Selain itu, perlunya dorongan dalam hal keterlibatan perempuan dalam proses pengambilan keputusan terkait dengan kebijakan dan inisiatif lingkungan. Bukan itu saja, dukungan prakarsa yang dipimpin perempuan untuk mengatasi perubahan iklim dan mendorong praktik berkelanjutan di komunitas mereka juga penting untuk dilakukan.
Hal senada juga disampaikan oleh Deputi Bidang Kemaritiman dan Sumber Daya Alam, Bappenas, Vivi Yulaswati. Dalam paparannya, Vivi menyampaikan ada beberapa kelompok masyarakat berpotensi terkena dampak negatif yang lebih dari yang lain. Kelompok tersebut antara lain anak, perempuan, masyarakat usia lanjut, masyarakat dengan tingkat kesehatan rendah, dan masyarakat dengan tingkat akses dan mobilitas rendah.
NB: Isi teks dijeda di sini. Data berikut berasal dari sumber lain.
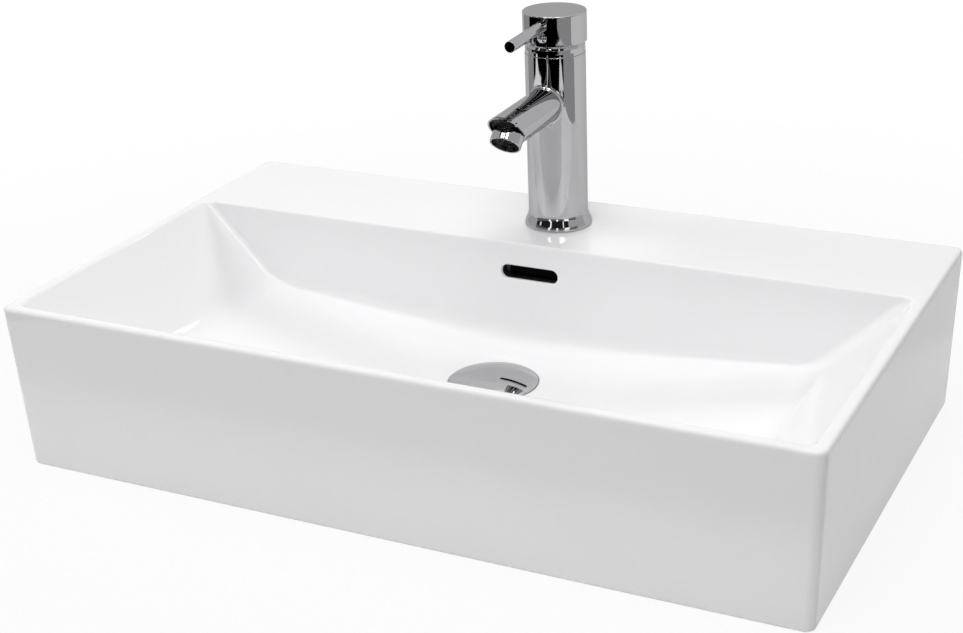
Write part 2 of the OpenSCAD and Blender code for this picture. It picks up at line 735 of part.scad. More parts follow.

Jiro Tominaga, Country Director, Indonesia Resident Mission, Asian Development Bank (ADB), menyatakan bahwa Dialog Nasional ini menjadi titik awal dari rangkaian pertemuan lain yang akan membuka jalan bagi pengembangan Rencana Aksi Nasional Gender dan Perubahan Iklim. Proses ini mencerminkan komitmen Pemerintah Indonesia dalam mewujudkan mandat _Enhanced Lima Work Programme on Gender (LWPG)_.
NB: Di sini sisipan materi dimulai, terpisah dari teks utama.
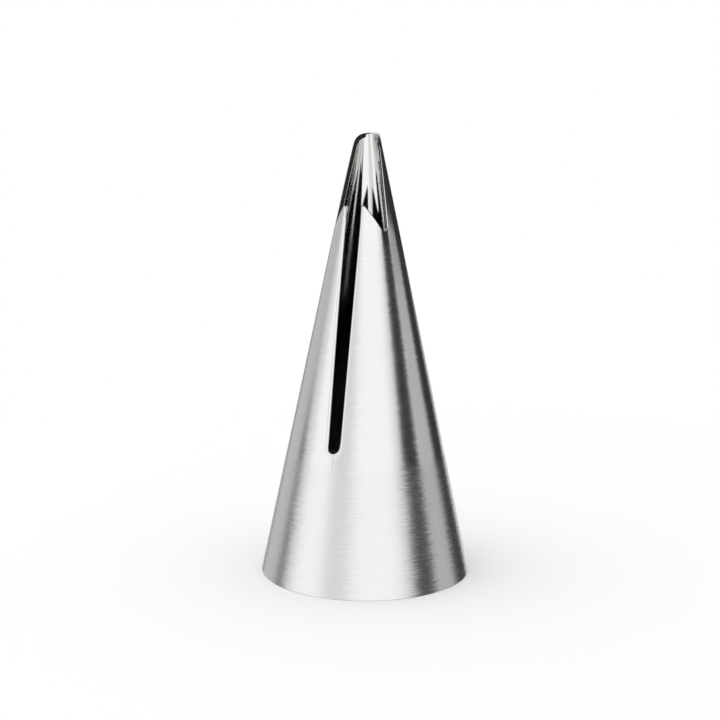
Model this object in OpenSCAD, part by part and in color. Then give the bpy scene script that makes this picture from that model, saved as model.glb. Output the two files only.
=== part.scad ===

“Perubahan iklim merupakan masalah lintas generasi yang menjadi tantangan dan memengaruhi berbagai usia dan jenis kelamin di berbagai daerah, sehingga hal tersebut harus menjadi tanggung jawab kita bersama, khususnya dalam mengatasi dan memastikan generasi mendatang mendapatkan masa depan yang layak dan berkelanjutan. Kami di Asian Development Bank tidak hanya berkomitmen dalam mewujudkan masa depan yang layak dan berkelanjutan semata dengan berfokus dalam penanganan perubahan iklim, tetapi juga memprioritaskan percepatan kesetaraan gender. Fokus ADB pada kesetaraan gender didasari dengan pemahaman bahwa perempuan adalah agen perubahan yang memegang kunci dalam membantu mengatasi tantangan yang dihadapi oleh sesama perempuan dan masyarakat yang lebih luas dalam aksi iklim, seperti mitigasi bencana yang disebabkan oleh perubahan iklim,” kata Jiro.
Melalui pertemuan ini, diharapkan dapat terkumpul informasi mengenai aksi-aksi iklim responsif gender yang telah dilakukan di masing-masing Kementerian/Lembaga, OMS, NGO, Multilateral Development Agencies, Dunia Usaha, dan Filantropi, serta hasil-hasilnya.
Selain itu, diharapkan juga tercapainya pemahaman dan komitmen bersama untuk menyusun dan melaksanakan Rencana Aksi Nasional Gender dan Perubahan Iklim sesuai dengan mandat dari Enhanced LWPG, serta pembentukan Sekretariat Nasional Gender dan Perubahan Iklim yang akan mengawal penyusunan dan pelaksanaan dari Rencana Aksi Nasional tersebut.